What is expected: Your task is to repeat only the lines from the one with "place = Pos(0, -(lip_y" through the one with "from mathutils import Matrix, Vector", exactly as they stand, both ends included.

[start of Available data]

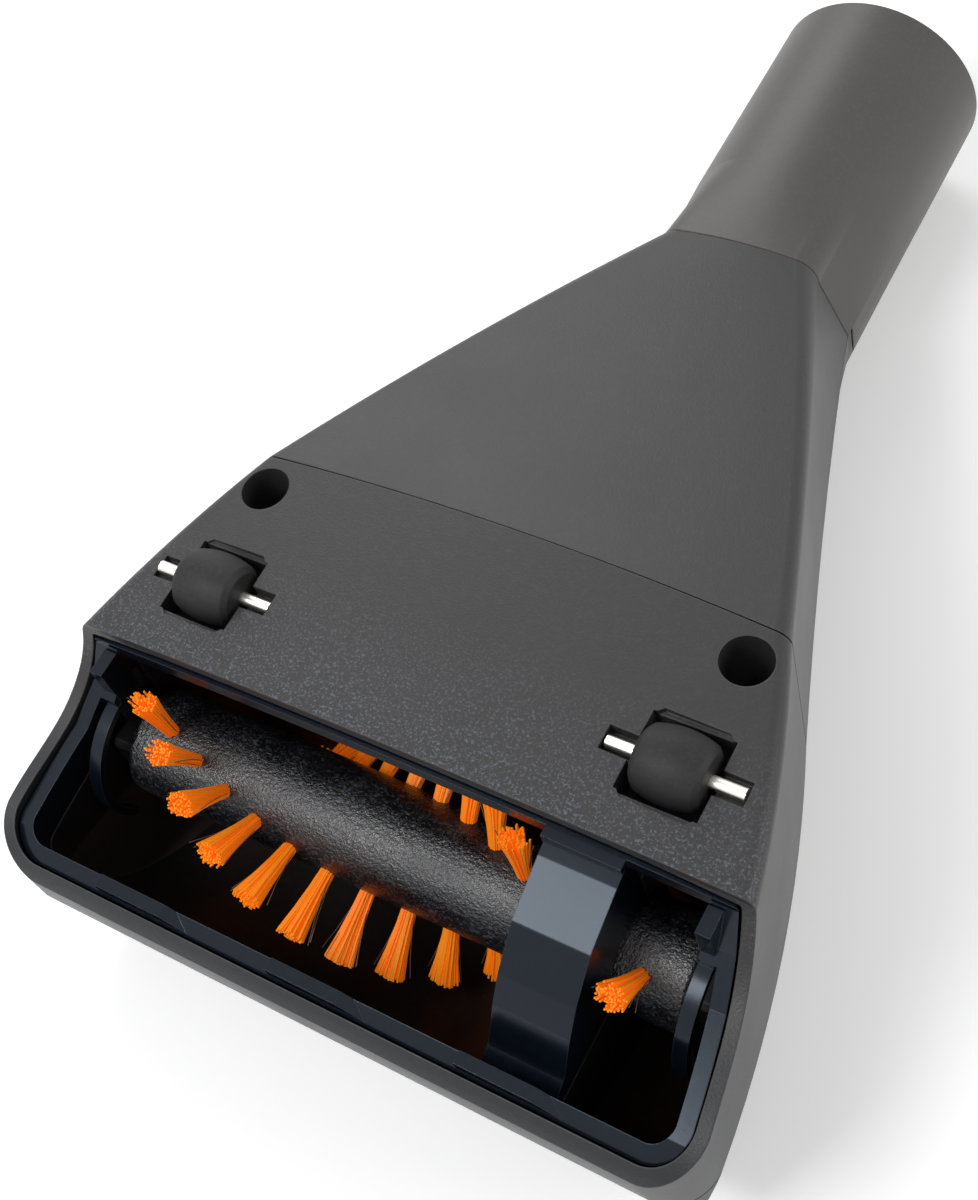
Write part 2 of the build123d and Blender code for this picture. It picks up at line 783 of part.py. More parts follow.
def make_tuft():
    """One bundle, pointing up from the roll's axis: a straight root that fans out to an oval tip."""
    low_z = core_radius - tuft_root_depth
    foot_ring = tuft_ring(low_z, tuft_root_radius, tuft_root_radius)
    mid_ring = tuft_ring(core_radius, tuft_root_radius, tuft_root_radius)
    tip_ring = tuft_ring(tip_radius, tuft_tip_wide, tuft_tip_narrow)
    root = loft([foot_ring, mid_ring], ruled=True)
    fan = loft([mid_ring, tip_ring], ruled=True)
    return main_solid(root + fan)


def make_tuft_row(row):
    """One helical row of tufts."""
    tuft = make_tuft()
    return Compound([on_roll(x, tuft_angle(x, row)) * tuft for x in tuft_places()])


def belt_outline(grow):
    """Outline of the belt's path round both pulleys, grown outwards by grow."""
    run_y = turbine_y - roll_y
    run_z = turbine_z - roll_z
    length = math.hypot(run_y, run_z)
    slope = math.atan2(run_z, run_y)
    big = belt_seat_radius + grow
    small = pinion_radius + grow
    lean = math.acos((big - small) / length)

    def at(y, z, radius, angle):
        return (y + radius * math.cos(angle), z + radius * math.sin(angle))

    big_top = at(roll_y, roll_z, big, slope + lean)
    big_low = at(roll_y, roll_z, big, slope - lean)
    small_top = at(turbine_y, turbine_z, small, slope + lean)
    small_low = at(turbine_y, turbine_z, small, slope - lean)
    return Face(Wire([
        Line(big_top, small_top),
        ThreePointArc(small_top, at(turbine_y, turbine_z, small, slope), small_low),
        Line(small_low, big_low),
        ThreePointArc(big_low, at(roll_y, roll_z, big, slope + math.pi), big_top),
    ]))


def make_belt():
    """Flat belt round the roll's seat and the pinion."""
    x0 = belt_x - belt_width / 2
    loop = prism_x(belt_outline(running_fit + belt_thickness), x0, x0 + belt_width)
    return main_solid(loop - prism_x(belt_outline(running_fit), x0 - over, x0 + belt_width + over))


def make_turbine_wheel():
    """Hub with curved blades and a thin disc at each end."""
    half = turbine_half_width
    hub = rod_x(-half, half, turbine_y, turbine_z, turbine_hub_radius)
    left_disc = rod_x(-half, -half + disc_width, turbine_y, turbine_z, turbine_radius)
    right_disc = rod_x(half - disc_width, half, turbine_y, turbine_z, turbine_radius)
    wheel = hub + left_disc + right_disc
    inner = turbine_hub_radius - blade_root_sink
    span = turbine_radius - inner - blade_tip_gap
    lean = math.radians(blade_lean)
    tip = (span * math.cos(lean), span * math.sin(lean))
    bulge_y = span / 2 * math.cos(lean) + blade_bow * math.sin(lean)
    bulge_z = span / 2 * math.sin(lean) - blade_bow * math.cos(lean)
    bulge = (bulge_y, bulge_z)
    outside = (bulge[0] - blade_thickness * math.sin(lean), bulge[1] + blade_thickness * math.cos(lean))
    end = (tip[0] - blade_thickness * math.sin(lean), tip[1] + blade_thickness * math.cos(lean))
    root = (-blade_thickness * math.sin(lean), blade_thickness * math.cos(lean))
    inside_arc = ThreePointArc((0, 0), bulge, tip)
    outside_arc = ThreePointArc(end, outside, root)
    face = Face(Wire([inside_arc, Line(tip, end), outside_arc, Line(root, (0, 0))]))
    blade = prism_x(Pos(inner, 0) * face, -half, half)
    centre = Pos(0, turbine_y, turbine_z)
    for i in range(turbine_blades):
        wheel = wheel + centre * (Rot(360.0 / turbine_blades * i, 0, 0) * blade)
    return main_solid(wheel - rod_x(-far, far, turbine_y, turbine_z, turbine_shaft_radius + press_gap))


def make_cradle():
    """Fixed cradle: two round cheeks on feet, with a floor that follows the turbine's lower half."""
    inner = turbine_radius + cradle_gap
    rim = inner + cradle_wall
    x_in = turbine_half_width + cradle_gap
    x_out = x_in + cradle_wall
    drum = rod_x(-x_out, x_out, turbine_y, turbine_z, rim) - rod_x(-x_in, x_in, turbine_y, turbine_z, inner)
    drum = drum - slab(-x_in, x_in, -far, far, turbine_z - cradle_open, far)
    for side in (-1, 1):
        x0 = side * (x_in + x_out) / 2 - cradle_wall / 2
        foot = slab(x0, x0 + cradle_wall, turbine_y - foot_half, turbine_y + foot_half, floor_z, turbine_z)
        drum = drum + ((foot & cavity) - rod_x(-x_in, x_in, turbine_y, turbine_z, inner))
        x1 = x0 + cradle_wall
        drum = drum - rod_x(x0 - over, x1 + over, turbine_y, turbine_z, turbine_bush_radius + press_gap)
    return main_solid(drum)


def make_wheel():
    """Barrel shaped rubber wheel."""
    h = wheel_half_width
    bore = axle_radius + running_fit
    shoulder_x = h - wheel_shoulder
    shoulder = wheel_edge_radius + wheel_shoulder_rise
    edge = wheel_edge_radius - wheel_edge_drop
    arc = ThreePointArc((-shoulder_x, shoulder), (0, wheel_radius), (shoulder_x, shoulder))
    right_side = [(shoulder_x, shoulder), (h, edge), (h, bore)]
    left_side = [(-h, bore), (-h, edge), (-shoulder_x, shoulder)]
    rest = Polyline(right_side + left_side)
    face = Face(Wire([arc] + list(rest.edges())))
    return main_solid(revolve(Plane.XY * face, Axis.X))


def make_screw():
    """Pan head screw with a cross recess, head up."""
    head = rod_z(0, 0, -well_depth, -well_depth + screw_head_height, screw_head_radius)
    top_edge = head.edges().sort_by(Axis.Z)[-1]
    head = fillet([top_edge], screw_head_round)
    cross_z = -well_depth + cross_floor
    cross = slab(-cross_length, cross_length, -cross_width, cross_width, cross_z, far)
    cross = cross + slab(-cross_width, cross_width, -cross_length, cross_length, cross_z, far)
    shank = rod_z(0, 0, -well_depth - screw_length, -well_depth + 0.1, screw_radius)
    return main_solid(head + shank - cross)


cradle_x = turbine_half_width + cradle_gap
bush_x0 = cradle_x - bush_inset
bush_x1 = cradle_x + cradle_wall + bush_inset
nodes = {
    "top_cover": make_top_cover(),
    "rear_underside": make_rear_underside(),
    "sole_plate": make_sole_plate(),
    "mouth_frame": make_mouth_frame(),
    "brush_chamber": make_brush_chamber(),
    "neck_tube": make_neck_tube(),
    "brush_core": make_brush_core(),
    "tuft_row_a": make_tuft_row(0),
    "tuft_row_b": make_tuft_row(1),
    "brush_shaft": main_solid(rod_x(-block_end_x, block_end_x, roll_y, roll_z, brush_shaft_radius)),
    "drive_belt": make_belt(),
    "turbine_wheel": make_turbine_wheel(),
    "turbine_cradle": make_cradle(),
}

block_x0 = block_end_x - block_length
for name, side in (("left", -1), ("right", 1)):
    low, high = sorted((side * block_x0, side * block_end_x))
    nodes["bearing_block_" + name] = make_block(side)
    bush_bore = brush_shaft_radius + running_fit
    nodes["brush_bush_" + name] = make_bush(low, high, roll_y, roll_z, bush_radius, bush_bore)
    low, high = sorted((side * bush_x0, side * bush_x1))
    nodes["turbine_bush_" + name] = make_bush(low, high, turbine_y, turbine_z, turbine_bush_radius,
                                              turbine_shaft_radius + running_fit)
    nodes["sole_screw_" + name] = Pos(side * well_x, well_y, 0) * make_screw()
    spot = Pos(side * wheel_x, wheel_y, wheel_axle_z)
    nodes["wheel_" + name] = spot * make_wheel()
    nodes["wheel_axle_" + name] = spot * rod_x(-axle_half_length, axle_half_length, 0, 0, axle_radius)

pinion_x0 = belt_x - belt_width / 2 - running_fit
pinion_x1 = belt_x + belt_width / 2 + running_fit
flange_radius = pinion_radius + belt_thickness + pinion_lip
pinion = rod_x(pinion_x0 - pinion_flange, pinion_x1 + pinion_flange, turbine_y, turbine_z, flange_radius)
groove = rod_x(pinion_x0, pinion_x1, turbine_y, turbine_z, far)
groove = groove - rod_x(pinion_x0, pinion_x1, turbine_y, turbine_z, pinion_radius)
pinion = pinion - groove
pinion = pinion - rod_x(0, far, turbine_y, turbine_z, turbine_shaft_radius + press_gap)
nodes["belt_pinion"] = main_solid(pinion)
shaft_x1 = pinion_x1 + pinion_flange + shaft_end
turbine_shaft = rod_x(-bush_x1 - shaft_end, shaft_x1, turbine_y, turbine_z, turbine_shaft_radius)
nodes["turbine_shaft"] = main_solid(turbine_shaft)

place = Pos(0, -(lip_y + tube_end_y) / 2, -base_z)
os.makedirs("parts", exist_ok=True)
for name, shape in nodes.items():
    export_step(place * shape, "parts/" + name + ".step")
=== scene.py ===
# %% [markdown]
# # A vacuum turbo brush, lying on its back
# The brush head lies sole up, as it would on a bench before its roll is cleaned of hair.
# The casing, roll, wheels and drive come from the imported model, which already has the true sizes.
# This script gives each of them its finish, and adds what a solid model leaves out: the single bristles.

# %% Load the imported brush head
import json
import math
import random

import bmesh
import bpy
from mathutils import Matrix, Vector


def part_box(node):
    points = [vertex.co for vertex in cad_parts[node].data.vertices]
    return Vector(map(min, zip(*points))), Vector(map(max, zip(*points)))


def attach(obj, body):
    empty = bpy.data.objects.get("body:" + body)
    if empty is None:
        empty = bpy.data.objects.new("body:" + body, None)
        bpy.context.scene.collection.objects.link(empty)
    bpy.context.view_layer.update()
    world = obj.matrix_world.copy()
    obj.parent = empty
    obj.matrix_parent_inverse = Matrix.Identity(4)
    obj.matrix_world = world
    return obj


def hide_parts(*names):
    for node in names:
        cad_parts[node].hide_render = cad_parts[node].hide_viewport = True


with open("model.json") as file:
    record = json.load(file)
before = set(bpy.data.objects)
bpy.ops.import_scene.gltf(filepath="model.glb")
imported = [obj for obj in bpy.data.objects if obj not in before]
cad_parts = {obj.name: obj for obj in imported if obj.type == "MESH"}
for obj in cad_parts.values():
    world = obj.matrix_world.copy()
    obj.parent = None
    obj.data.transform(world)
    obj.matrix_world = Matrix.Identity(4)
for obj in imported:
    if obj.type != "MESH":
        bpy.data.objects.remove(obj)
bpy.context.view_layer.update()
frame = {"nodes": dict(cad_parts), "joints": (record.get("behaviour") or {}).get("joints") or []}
nodes = frame["nodes"]
print("pieces loaded:", len(nodes))

# %% [markdown]
# ## Where things are
# Everything is in metres. The wand tube points to +Y, the open mouth to -Y, and the sole looks up.
# The roll's axis runs along X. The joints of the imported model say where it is, and the boxes of its pieces
# how thick it is and where the mouth begins. Only the lip's depth is a size that is typed again here.

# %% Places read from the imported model
joints = {j["name"]: j for j in frame["joints"]}
roll_axis = Vector(joints["roll_spin"]["pos_m"])
mm = 0.001
core_low, core_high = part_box("brush_core")
core_radius = (core_high.z - core_low.z) / 2
lip_depth = 37 * mm
mouth_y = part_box("sole_plate")[0].y + lip_depth
print("roll axis", [round(v, 4) for v in roll_axis], "core radius mm", round(core_radius / mm, 2))

# %% [markdown]
# ## Small helpers for materials
# A material is a chain of nodes. These helpers add a node and set its sockets by name,
# so that each recipe below reads from coordinates, through textures, to the shader.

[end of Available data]

Expected answer:
place = Pos(0, -(lip_y + tube_end_y) / 2, -base_z)
os.makedirs("parts", exist_ok=True)
for name, shape in nodes.items():
    export_step(place * shape, "parts/" + name + ".step")
=== scene.py ===
# %% [markdown]
# # A vacuum turbo brush, lying on its back
# The brush head lies sole up, as it would on a bench before its roll is cleaned of hair.
# The casing, roll, wheels and drive come from the imported model, which already has the true sizes.
# This script gives each of them its finish, and adds what a solid model leaves out: the single bristles.

# %% Load the imported brush head
import json
import math
import random

import bmesh
import bpy
from mathutils import Matrix, Vector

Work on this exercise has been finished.